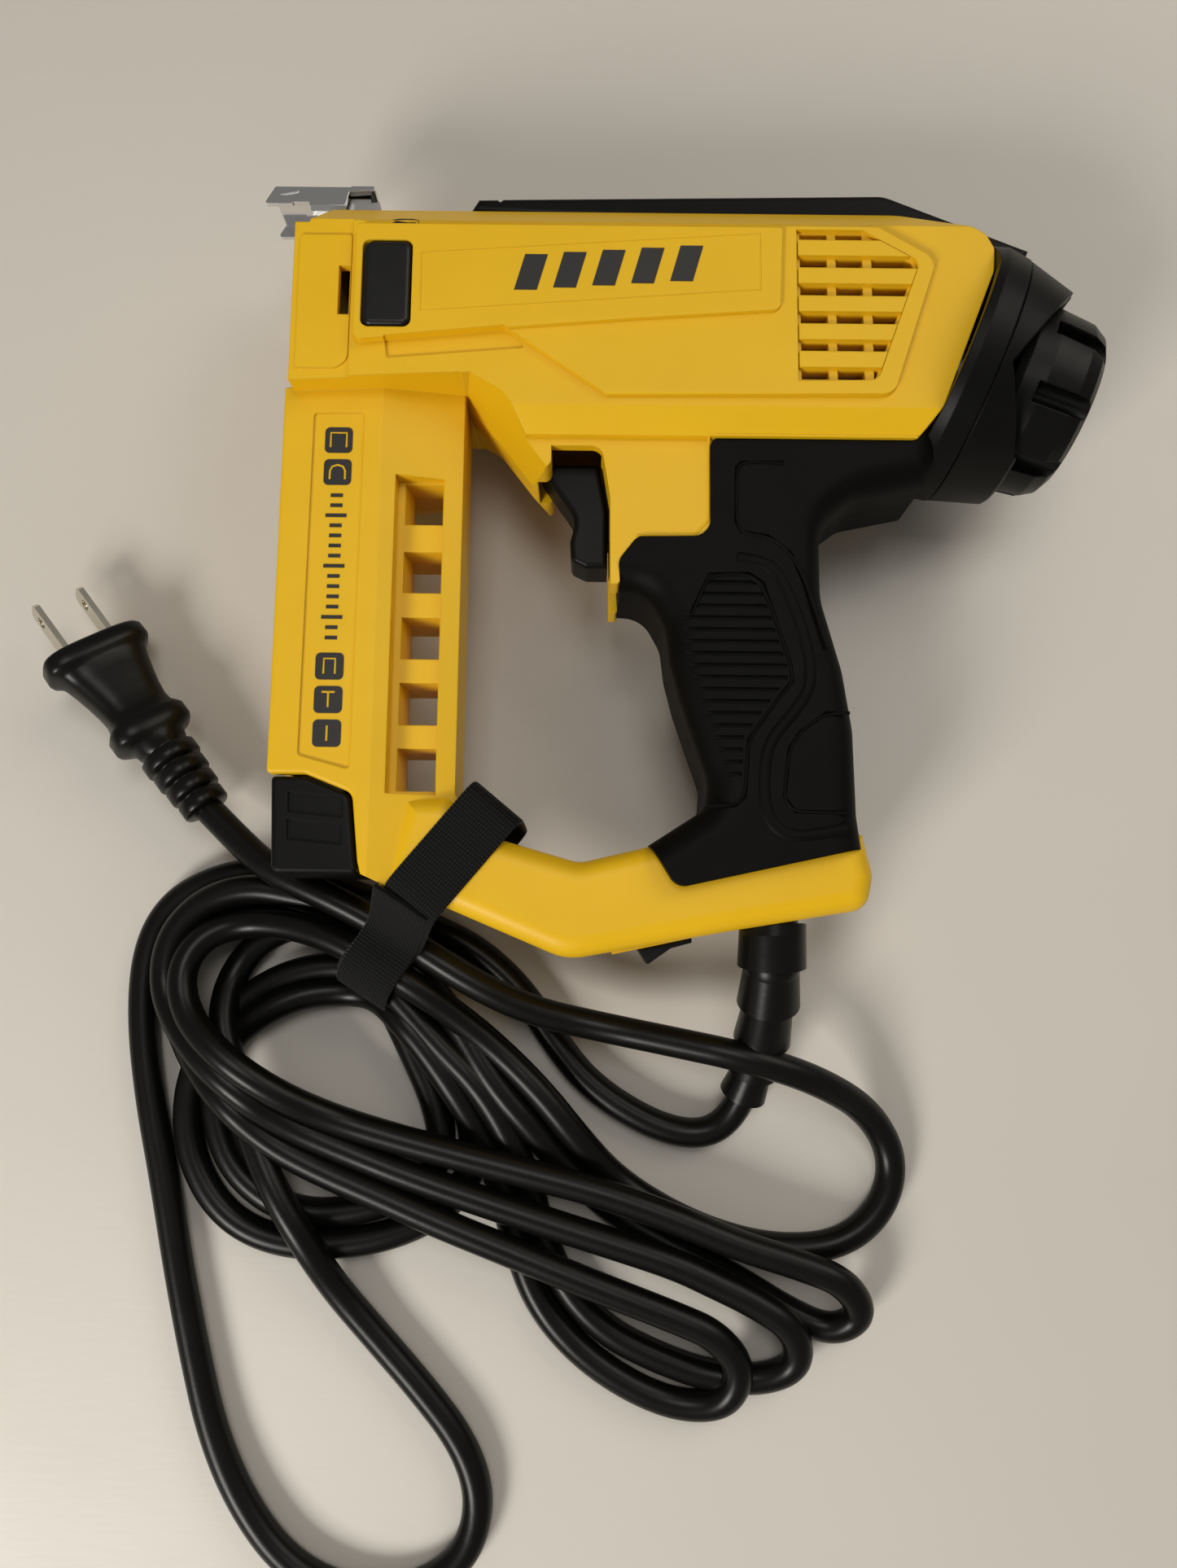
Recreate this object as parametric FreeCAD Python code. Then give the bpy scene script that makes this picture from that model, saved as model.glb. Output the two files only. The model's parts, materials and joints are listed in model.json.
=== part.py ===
import FreeCAD, Part
import math
import os

# Corded electric tacker (staple and brad gun), millimetres.
# It lies on its right side: +X runs from the staple exit to the power dial, +Y from the grip's heel to
# the front edge, +Z up through the left side. Half-thicknesses are heights above the mid-plane.

V = FreeCAD.Vector

# ---- driving dimensions ----
MID = 33.0              # height of the mid-plane above the resting surface
SPLIT_GAP = 0.02        # half of the air in the seam between the two shells

NOSE_X = -98.5          # working face of the nose
MAG_LEFT = -101.0       # working face of the magazine housing
MAG_RIGHT = -56.0
MAG_BOTTOM = -57.0
MAG_CREASE = -76.0
MAG_TALL = 15.0
MAG_LOW = 9.5

NOSE_H = 21.5
BODY_H = 22.5
RAISED_H = 24.0
PANEL_H = 25.0
BRIDGE_H = 17.0
BEAM_H = 14.0
GRIP_CORE_H = 14.5
GRIP_H = 18.0
FRONT_Y = 91.0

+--

GIVEN PROBLEM: Quote each line of the listing above exactly.

THE RESPONSE:
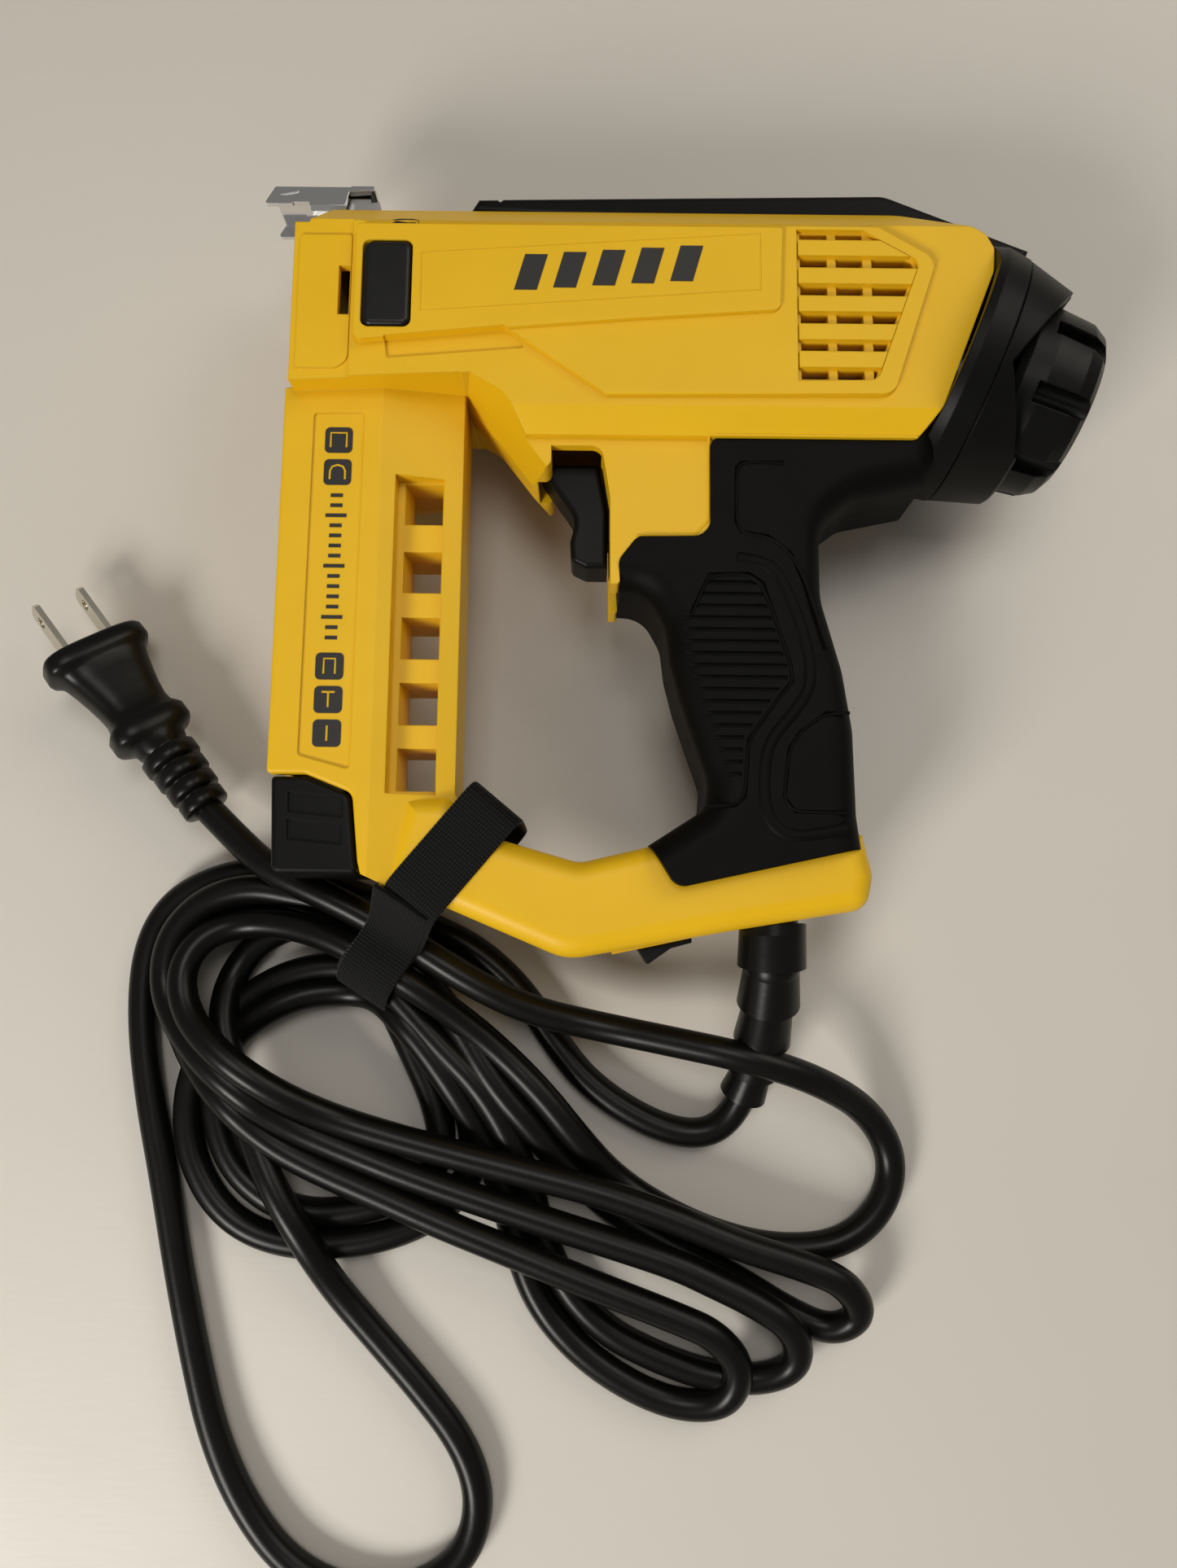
Recreate this object as parametric FreeCAD Python code. Then give the bpy scene script that makes this picture from that model, saved as model.glb. Output the two files only. The model's parts, materials and joints are listed in model.json.
=== part.py ===
import FreeCAD, Part
import math
import os

# Corded electric tacker (staple and brad gun), millimetres.
# It lies on its right side: +X runs from the staple exit to the power dial, +Y from the grip's heel to
# the front edge, +Z up through the left side. Half-thicknesses are heights above the mid-plane.

V = FreeCAD.Vector

# ---- driving dimensions ----
MID = 33.0              # height of the mid-plane above the resting surface
SPLIT_GAP = 0.02        # half of the air in the seam between the two shells

NOSE_X = -98.5          # working face of the nose
MAG_LEFT = -101.0       # working face of the magazine housing
MAG_RIGHT = -56.0
MAG_BOTTOM = -57.0
MAG_CREASE = -76.0
MAG_TALL = 15.0
MAG_LOW = 9.5

NOSE_H = 21.5
BODY_H = 22.5
RAISED_H = 24.0
PANEL_H = 25.0
BRIDGE_H = 17.0
BEAM_H = 14.0
GRIP_CORE_H = 14.5
GRIP_H = 18.0
FRONT_Y = 91.0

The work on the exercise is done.